● **Set task**
Write out each line beneath this one exactly as it reads.
-- BEGIN --
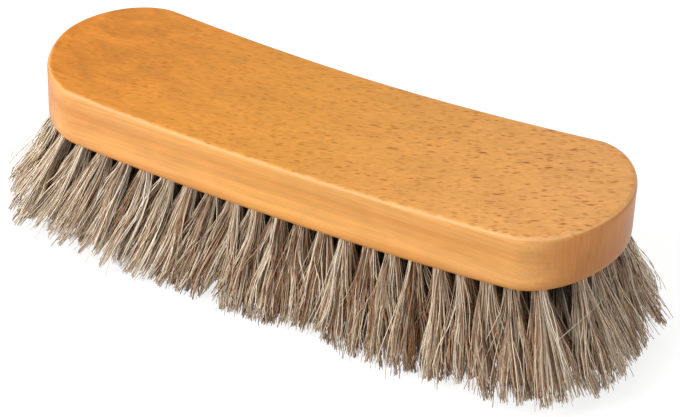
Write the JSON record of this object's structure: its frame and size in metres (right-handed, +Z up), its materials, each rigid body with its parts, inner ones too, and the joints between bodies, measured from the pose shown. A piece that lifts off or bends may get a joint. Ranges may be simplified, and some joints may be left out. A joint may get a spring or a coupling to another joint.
{
  "type": "shoe shine brush",
  "caption": "Handheld shoe shine brush: a swayed beech block with rounded ends, set with tufts of horsehair for polishing leather.",
  "frame": {"origin": "on the surface that the hair tips stand on, under the middle of the block", "axes": "+X along the length of the block, +Y across it, +Z up from the hair tips to the top of the block"},
  "size_m": [0.2192, 0.0814, 0.0586],
  "materials": {
    "beech": "satin clear lacquer",
    "horsehair": "natural hair",
    "anchor_wire": "flat drawn wire"
  },
  "bodies": {
    "root": {"block": "beech", "tuft_anchors": "anchor_wire", "tuft_row_01": "horsehair", "tuft_row_02": "horsehair", "tuft_row_03": "horsehair", "tuft_row_04": "horsehair", "tuft_row_05": "horsehair", "tuft_row_06": "horsehair", "tuft_row_07": "horsehair", "tuft_row_08": "horsehair", "tuft_row_09": "horsehair", "tuft_row_10": "horsehair", "tuft_row_11": "horsehair", "tuft_row_12": "horsehair", "tuft_row_13": "horsehair", "tuft_row_14": "horsehair", "tuft_row_15": "horsehair", "tuft_row_16": "horsehair", "tuft_row_17": "horsehair", "tuft_row_18": "horsehair", "tuft_row_19": "horsehair", "tuft_row_20": "horsehair", "tuft_row_21": "horsehair", "tuft_row_22": "horsehair", "tuft_row_23": "horsehair", "tuft_row_24": "horsehair"}
  },
  "joints": []
}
-- END --
● **Finished task**
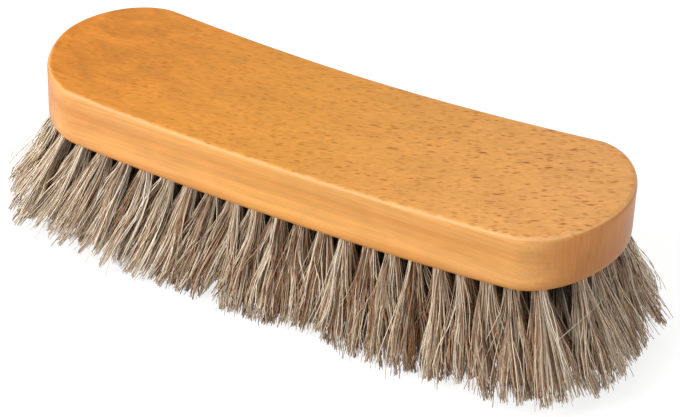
Write the JSON record of this object's structure: its frame and size in metres (right-handed, +Z up), its materials, each rigid body with its parts, inner ones too, and the joints between bodies, measured from the pose shown. A piece that lifts off or bends may get a joint. Ranges may be simplified, and some joints may be left out. A joint may get a spring or a coupling to another joint.
{
  "type": "shoe shine brush",
  "caption": "Handheld shoe shine brush: a swayed beech block with rounded ends, set with tufts of horsehair for polishing leather.",
  "frame": {"origin": "on the surface that the hair tips stand on, under the middle of the block", "axes": "+X along the length of the block, +Y across it, +Z up from the hair tips to the top of the block"},
  "size_m": [0.2192, 0.0814, 0.0586],
  "materials": {
    "beech": "satin clear lacquer",
    "horsehair": "natural hair",
    "anchor_wire": "flat drawn wire"
  },
  "bodies": {
    "root": {"block": "beech", "tuft_anchors": "anchor_wire", "tuft_row_01": "horsehair", "tuft_row_02": "horsehair", "tuft_row_03": "horsehair", "tuft_row_04": "horsehair", "tuft_row_05": "horsehair", "tuft_row_06": "horsehair", "tuft_row_07": "horsehair", "tuft_row_08": "horsehair", "tuft_row_09": "horsehair", "tuft_row_10": "horsehair", "tuft_row_11": "horsehair", "tuft_row_12": "horsehair", "tuft_row_13": "horsehair", "tuft_row_14": "horsehair", "tuft_row_15": "horsehair", "tuft_row_16": "horsehair", "tuft_row_17": "horsehair", "tuft_row_18": "horsehair", "tuft_row_19": "horsehair", "tuft_row_20": "horsehair", "tuft_row_21": "horsehair", "tuft_row_22": "horsehair", "tuft_row_23": "horsehair", "tuft_row_24": "horsehair"}
  },
  "joints": []
}